A Coupled Dinuclear Iron Cluster that Is Perturbed by Substrate Binding in myo-Inositol Oxygenase

Abstract

myo-Inositol oxygenase (MIOX) uses iron as its cofactor and dioxygen as its cosubstrate to effect the unique, ring-cleaving, four-electron oxidation of its cyclohexan-(1,2,3,4,5,6-hexa)-ol substrate to d-glucuronate. The nature of the iron cofactor and its interaction with the substrate, myo-inositol (MI), have been probed by electron paramagnetic resonance (EPR) and Mössbauer spectroscopies. The data demonstrate the formation of an antiferromagnetically coupled, high-spin diiron(III/III) cluster upon treatment of solutions of Fe(II) and MIOX with excess O₂ or H₂O₂ and the formation of an antiferromagnetically coupled, valence-localized, high-spin diiron(II/III) cluster upon treatment with either limiting O₂ or excess O₂ in the presence of a mild reductant (e.g., ascorbate).

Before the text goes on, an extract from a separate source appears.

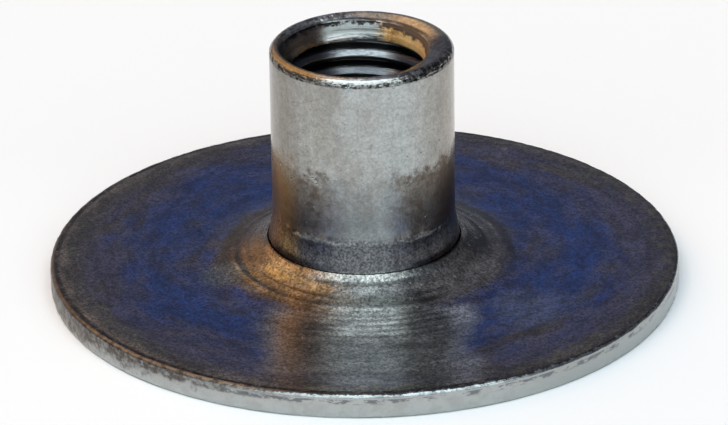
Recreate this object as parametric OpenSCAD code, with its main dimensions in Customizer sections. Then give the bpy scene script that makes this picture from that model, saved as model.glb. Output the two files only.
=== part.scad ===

Marked changes to the spectra of both redox forms upon addition of MI and analogy to changes induced by binding of phosphate to the diiron(II/III) cluster of the protein phosphatase, uteroferrin, suggest that MI coordinates directly to the diiron cluster, most likely in a bridging mode. The addition of MIOX to the growing family of non-heme diiron oxygenases expands the catalytic range of the family beyond the two-electron oxidation (hydroxylation and dehydrogenation) reactions catalyzed by its more extensively studied members such as methane monooxygenase and stearoyl acyl carrier protein Δ⁹-desaturase.